When pictures of his visit to the hospital for that purpose made their way to the National Enquirer, Jackson seems to have seen an opportunity to make himself appear more enigmatic in the public mind. It was a curious change in attitude, considering his previous anguished responses to rumours about his personal life: his alleged homosexuality, his supposed decision to have a sex change in the late 70s and the initial media reports that his obvious recourse to plastic surgery was spurred by a desire to look like his mentor Diana Ross. Whatever led Jackson to court notoriety now, the ruse certainly worked; it prompted just the first and perhaps least disturbing of the many bizarre stories that would emerge about him in the years to come.
Though it was not true, the “oxygen tent” story now seems to presage so much about Jackson’s decline that it is hard not to read the image that accompanied it as an emblem of his eventual predicament: reclusive, ailing and unable to reverse his toxic reputation for eccentricity and worse. For the young man in the photograph – whose skin is still brown, whose face has changed since his early 20s but not yet taken on the inhuman aspect of his middle age, whose dancer’s body is not yet emaciated – already resembles nothing so much as a sacred or royal corpse.
Almost every book I’ve read on postmodernism cites Madonna as the quintessential self-made multi-myth, shrugging symbolic identities on and off in order to surf the Zeitgeist and keep the punters interested. That’s somewhat similar to David Bowie’s perpetual reinvention of himself as a symbol (of himself, and of other things), though I’d suggest that Bowie was less interested in being a pop sensation than exploring new avenues that interested him, with a very variable success rate (Tin Machine, anyone?)…

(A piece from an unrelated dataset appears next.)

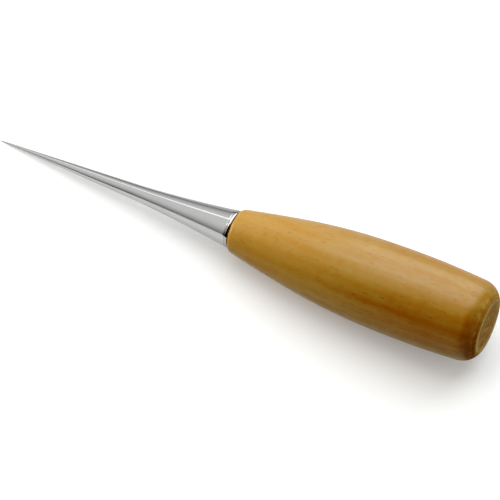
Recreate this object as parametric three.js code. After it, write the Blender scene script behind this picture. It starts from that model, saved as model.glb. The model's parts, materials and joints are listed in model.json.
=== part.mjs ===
// A scratch awl for leather: a tapered steel spike, held by its tang in a turned hardwood handle.
//
// Every piece is round about the tool's axis. An outline is a list of points (radius, station),
// where the station is the distance from the tip, measured along the axis. The tool lies on the
// plane z = 0 as it does on a bench, on its tip and on the widest part of its handle, with the tip
// towards -X and the butt towards +X. All lengths are in millimetres and all angles in radians.

import * as THREE from 'three';

// ---- Driving dimensions -------------------------------------------------------------------------

const OVERALL_LENGTH = 165;

// Handle: a barrel with a rounded nose in front and a flat butt face behind.
const HANDLE_LENGTH = 82.6;
const HANDLE_RADIUS = 13.2;
const WIDEST_FROM_BUTT = 25;
const NOSE_FACE_RADIUS = 5.5;
const NOSE_ROUNDING = 1.5;
const NOSE_FLARE_ANGLE = THREE.MathUtils.degToRad(11.3);
const REAR_TAPER_ANGLE = THREE.MathUtils.degToRad(4.5);
const REAR_RADIUS = 12.4;
const BUTT_ROUNDING = 6;
const BUTT_FACE_RADIUS = 8.8;

// How far the barrel's curve runs straight on at the nose and at its widest part.
const NOSE_PULL = 24;
const WIDEST_PULL = 22;

// The dimple that the lathe's centre leaves in the butt face.
const DIMPLE_RADIUS = 0.9;
const DIMPLE_DEPTH = 0.7;

// Spike: a slim cone that flares out to a shoulder, with a grooved tang behind it.
const TIP_RADIUS = 0.16;
const CONE_LENGTH = 48;
const CONE_RADIUS = 2.5;
const CONE_PULL = 5;
const FLARE_CONTROL_RADIUS = 3.8;
const FLARE_CONTROL_FROM_SHOULDER = 15;
const SHOULDER_RADIUS = 5.9;
const SHOULDER_CHAMFER = 0.15;
const TANG_RADIUS = 2.8;
const TANG_LENGTH = 42;
const TANG_CHAMFER = 0.8;
const GROOVE_COUNT = 5;
const GROOVE_PITCH = 6;
const GROOVE_WIDTH = 1.8;
const GROOVE_DEPTH = 0.4;
const FIRST_GROOVE_FROM_SHOULDER = 10;

// Collar ring: a thin washer clamped between the shoulder and the handle's nose. It is flush with
// the shoulder in front, and its back edge is rounded.
const COLLAR_WIDTH = 0.8;
const COLLAR_ROUNDING = 0.7;
const COLLAR_CLEARANCE = 0.3;

// Bore: a drilled blind hole that holds the tang and its bed of adhesive.
const BORE_RADIUS = 3.7;
const BORE_END_GAP = 1.7;
const DRILL_POINT_ANGLE = THREE.MathUtils.degToRad(118);
const ADHESIVE_SETBACK = 0.6;

// Clearance kept between neighbouring pieces, along the axis and across it.
const AXIAL_GAP = 0.2;
const RADIAL_GAP = 0.2;

// Facets round the axis. The number is even, so one facet can face straight down, and small enough
// for that facet to be a steady foot.
const FACETS = 24;

// ---- Stations worked out from the driving dimensions --------------------------------------------

const NOSE_STATION = OVERALL_LENGTH - HANDLE_LENGTH;
const WIDEST_STATION = OVERALL_LENGTH - WIDEST_FROM_BUTT;
const COLLAR_BACK = NOSE_STATION - AXIAL_GAP;
const COLLAR_FRONT = COLLAR_BACK - COLLAR_WIDTH;
const SHOULDER_STATION = COLLAR_FRONT - AXIAL_GAP;
const TANG_END = SHOULDER_STATION + TANG_LENGTH;
const BORE_WALL_END = TANG_END + BORE_END_GAP;

// ---- Outlines -----------------------------------------------------------------------------------

function point(radius, station) {
  return new THREE.Vector2(radius, station);
}

// A circular arc in the outline plane. An angle of zero points away from the axis, and a right
// angle points towards the butt.
function arc(centre, radius, startAngle, endAngle, steps) {
  return new THREE.EllipseCurve(centre.x, centre.y, radius, radius, startAngle, endAngle).getPoints(steps);
}

// The depth of a drill's conical point in a hole of the given radius.
function drillPointDepth(radius) {
  return radius / Math.tan(DRILL_POINT_ANGLE / 2);
}

// The handle's outside, from the inner edge of its nose rounding to the edge of its butt face.
function barrelOutline() {
  const noseCentre = point(NOSE_FACE_RADIUS, NOSE_STATION + NOSE_ROUNDING);
  const nose = arc(noseCentre, NOSE_ROUNDING, -Math.PI / 2, -NOSE_FLARE_ANGLE, 5);

  const noseEnd = nose.at(-1);
  const barrel = new THREE.CubicBezierCurve(
    noseEnd,
    point(noseEnd.x + NOSE_PULL * Math.tan(NOSE_FLARE_ANGLE), noseEnd.y + NOSE_PULL),
    point(HANDLE_RADIUS, WIDEST_STATION - WIDEST_PULL),
    point(HANDLE_RADIUS, WIDEST_STATION),
  ).getPoints(14);

  const cornerRadius = REAR_RADIUS - BUTT_ROUNDING * Math.cos(REAR_TAPER_ANGLE);
  const faceAngle = Math.acos((BUTT_FACE_RADIUS - cornerRadius) / BUTT_ROUNDING);
  const cornerCentre = point(cornerRadius, OVERALL_LENGTH - BUTT_ROUNDING * Math.sin(faceAngle));
  const corner = arc(cornerCentre, BUTT_ROUNDING, REAR_TAPER_ANGLE, faceAngle, 9);

  const rearEnd = corner[0];
  const taperStart = rearEnd.y - (HANDLE_RADIUS - rearEnd.x) / Math.tan(REAR_TAPER_ANGLE);
  const rear = new THREE.QuadraticBezierCurve(
    point(HANDLE_RADIUS, WIDEST_STATION),
    point(HANDLE_RADIUS, taperStart),
    rearEnd,
  ).getPoints(6);

  return [...nose, ...barrel.slice(1), ...rear.slice(1), ...corner.slice(1)];
}

// The spike's blade, from its rounded tip to its shoulder.
function bladeOutline() {
  const tip = arc(point(0, TIP_RADIUS), TIP_RADIUS, -Math.PI / 2, 0, 3);
  const coneSlope = (CONE_RADIUS - TIP_RADIUS) / (CONE_LENGTH - TIP_RADIUS);
  const flare = new THREE.CubicBezierCurve(
    point(CONE_RADIUS, CONE_LENGTH),
    point(CONE_RADIUS + CONE_PULL * coneSlope, CONE_LENGTH + CONE_PULL),
    point(FLARE_CONTROL_RADIUS, SHOULDER_STATION - FLARE_CONTROL_FROM_SHOULDER),
    point(SHOULDER_RADIUS, SHOULDER_STATION - SHOULDER_CHAMFER),
  ).getPoints(12);
  return [...tip, ...flare];
}

// The grip grooves round the tang. Each has a flat floor and two sloping walls.
function grooveOutline() {
  const floorRadius = TANG_RADIUS - GROOVE_DEPTH;
  const points = [];
  for (let groove = 0; groove < GROOVE_COUNT; groove += 1) {
    const start = SHOULDER_STATION + FIRST_GROOVE_FROM_SHOULDER + groove * GROOVE_PITCH;
    const end = start + GROOVE_WIDTH;
    points.push(point(TANG_RADIUS, start));
    points.push(point(floorRadius, start + GROOVE_DEPTH));
    points.push(point(floorRadius, end - GROOVE_DEPTH));
    points.push(point(TANG_RADIUS, end));
  }
  return points;
}

// ---- Pieces -------------------------------------------------------------------------------------

// Turns an outline about the axis into a named mesh. The start angle puts the middle of a facet,
// and not an edge, on the underside.
function turnedPiece(name, outline, material) {
  const geometry = new THREE.LatheGeometry(outline, FACETS, Math.PI / FACETS, 2 * Math.PI);
  const mesh = new THREE.Mesh(geometry, material);
  mesh.name = name;
  return mesh;
}

function makeHandle() {
  const outline = [
    point(0, BORE_WALL_END + drillPointDepth(BORE_RADIUS)),
    point(BORE_RADIUS, BORE_WALL_END),
    point(BORE_RADIUS, NOSE_STATION),
    ...barrelOutline(),
    point(DIMPLE_RADIUS, OVERALL_LENGTH),
    point(0, OVERALL_LENGTH - DIMPLE_DEPTH),
  ];
  const lacqueredWood = new THREE.MeshStandardMaterial({
    color: 0xbd8436,
    roughness: 0.32,
    metalness: 0,
  });
  return turnedPiece('handle', outline, lacqueredWood);
}

function makeSpike() {
  const outline = [
    ...bladeOutline(),
    point(SHOULDER_RADIUS - SHOULDER_CHAMFER, SHOULDER_STATION),
    point(TANG_RADIUS, SHOULDER_STATION),
    ...grooveOutline(),
    point(TANG_RADIUS, TANG_END - TANG_CHAMFER),
    point(TANG_RADIUS - TANG_CHAMFER, TANG_END),
    point(0, TANG_END),
  ];
  const polishedSteel = new THREE.MeshStandardMaterial({
    color: 0xc9cbcc,
    roughness: 0.16,
    metalness: 1,
  });
  return turnedPiece('spike', outline, polishedSteel);
}

function makeCollarRing() {
  const innerRadius = TANG_RADIUS + COLLAR_CLEARANCE;
  const edgeCentre = point(SHOULDER_RADIUS - COLLAR_ROUNDING, COLLAR_BACK - COLLAR_ROUNDING);
  const outline = [
    point(innerRadius, COLLAR_BACK),
    point(innerRadius, COLLAR_FRONT),
    point(SHOULDER_RADIUS, COLLAR_FRONT),
    ...arc(edgeCentre, COLLAR_ROUNDING, 0, Math.PI / 2, 6),
    point(innerRadius, COLLAR_BACK),
  ];
  const brightSteel = new THREE.MeshStandardMaterial({
    color: 0xd3d4d4,
    roughness: 0.1,
    metalness: 1,
  });
  return turnedPiece('collar_ring', outline, brightSteel);
}

function makeTangAdhesive() {
  const innerRadius = TANG_RADIUS + RADIAL_GAP;
  const outerRadius = BORE_RADIUS - RADIAL_GAP;
  const mouth = NOSE_STATION + ADHESIVE_SETBACK;
  const outerWallEnd = BORE_WALL_END - RADIAL_GAP;
  const outline = [
    point(0, TANG_END + AXIAL_GAP),
    point(innerRadius, TANG_END + AXIAL_GAP),
    point(innerRadius, mouth),
    point(outerRadius, mouth),
    point(outerRadius, outerWallEnd),
    point(0, outerWallEnd + drillPointDepth(outerRadius)),
  ];
  const curedResin = new THREE.MeshStandardMaterial({
    color: 0xc8a860,
    roughness: 0.45,
    metalness: 0,
  });
  return turnedPiece('tang_adhesive', outline, curedResin);
}

// ---- Assembly -----------------------------------------------------------------------------------

// The angle between the axis and the bench when the tool lies at rest. The bench touches the tip
// and the barrel, so it is the steepest line from the tip to the barrel's outline. The faceted
// pieces touch it with the middle of a facet, where the radius is a little smaller.
function restAngle() {
  const facetFactor = Math.cos(Math.PI / FACETS);
  const tilts = barrelOutline().map(
    (edge) => Math.atan2(facetFactor * (edge.x - TIP_RADIUS), edge.y - TIP_RADIUS),
  );
  return Math.max(...tilts);
}

// The lathe axis is local +Y. It turns to +X, and then its butt end lifts by the rest angle.
const tool = new THREE.Group();
tool.add(makeHandle(), makeSpike(), makeCollarRing(), makeTangAdhesive());
tool.rotation.set(0, -restAngle(), -Math.PI / 2);

// The origin is on the bench, under the middle of the tool's box.
const awl = new THREE.Group();
awl.add(tool);
awl.updateMatrixWorld(true);
const box = new THREE.Box3().setFromObject(awl, true);
const middle = box.getCenter(new THREE.Vector3());
tool.position.set(-middle.x, -middle.y, -box.min.z);

export default awl;
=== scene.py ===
"""A scratch awl lying on a pale bench under soft studio light.

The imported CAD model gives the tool's place, its direction and its length. Each CAD piece is
replaced by a finely turned mesh with a procedural material. It has the CAD piece's outline, apart
from narrower gaps between the pieces. Lengths in the outlines are millimetres, as in the CAD
source, and Blender's own lengths are metres.
"""

import json
import math

import bpy
from mathutils import Matrix, Vector


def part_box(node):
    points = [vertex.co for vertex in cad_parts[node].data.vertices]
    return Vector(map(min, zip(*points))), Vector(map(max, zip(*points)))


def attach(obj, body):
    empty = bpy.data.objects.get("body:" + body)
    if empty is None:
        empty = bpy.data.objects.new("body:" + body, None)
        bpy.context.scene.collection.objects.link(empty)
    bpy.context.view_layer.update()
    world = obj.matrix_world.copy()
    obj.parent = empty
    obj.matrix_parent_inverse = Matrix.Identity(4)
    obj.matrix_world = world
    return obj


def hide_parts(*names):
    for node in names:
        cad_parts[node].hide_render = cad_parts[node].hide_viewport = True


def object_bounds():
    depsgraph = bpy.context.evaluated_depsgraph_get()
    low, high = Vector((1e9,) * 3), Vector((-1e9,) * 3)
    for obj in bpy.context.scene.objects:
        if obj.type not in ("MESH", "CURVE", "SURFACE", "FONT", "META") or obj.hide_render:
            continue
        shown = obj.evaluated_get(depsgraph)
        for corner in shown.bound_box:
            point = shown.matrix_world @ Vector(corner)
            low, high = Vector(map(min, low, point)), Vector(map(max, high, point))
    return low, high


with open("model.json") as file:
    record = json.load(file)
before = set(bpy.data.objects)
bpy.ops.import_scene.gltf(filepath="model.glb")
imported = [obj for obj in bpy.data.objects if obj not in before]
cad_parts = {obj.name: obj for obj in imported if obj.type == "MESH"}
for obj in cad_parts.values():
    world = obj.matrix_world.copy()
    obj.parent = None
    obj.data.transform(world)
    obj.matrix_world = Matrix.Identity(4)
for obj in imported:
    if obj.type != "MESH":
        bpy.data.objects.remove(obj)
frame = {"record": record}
cad_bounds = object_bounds()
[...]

But Jackson just kept grafting new bits on to the same image (literally as well as figuratively), and as such became something bigger than he or his organisation could truly control. I can’t help but feel that, as such, he somehow presaged the uncontrollable runaway meme phenomenons that are such a feature of global internet culture.
Furthermore, it makes him – to my mind at least – an intensely science fictional phenomenon, as well as a postmodern one (if there’s any serious difference between those two things, which I’m less and less sure of as the days go by). The story of Michael Jackson is inherently mediated by the preconceptions of the person reading him as a text, and by the choice of references they use in that reading. The “real” Michael Jackson eventually became such a tiny and insignificant part of the maelstrom of images and stories that surrounded him that he could probably have died long before he did without costing that story any weight or momentum.
There are so many riffs to play around Michael Jackson: riffs of identity-as-narrative (and narrative-as-identity), of the power of PR and dis/mythinformation, about our willingness to believe falsehoods if they tell us what we want to hear, about the increasingly intangible border between a product and its marketing, about becoming the story you tell about yourself, and about that story mutating once it’s too big to control, about self-fulfilling prophecies, about the lonely frightened people sat at the centre of the images we create of ourselves in the public sphere.
The story of Michael Jackson is a very sad one, however it’s told and whoever it’s told by… and it’s all the more sad because his story is, to a greater or lesser extent, our story too.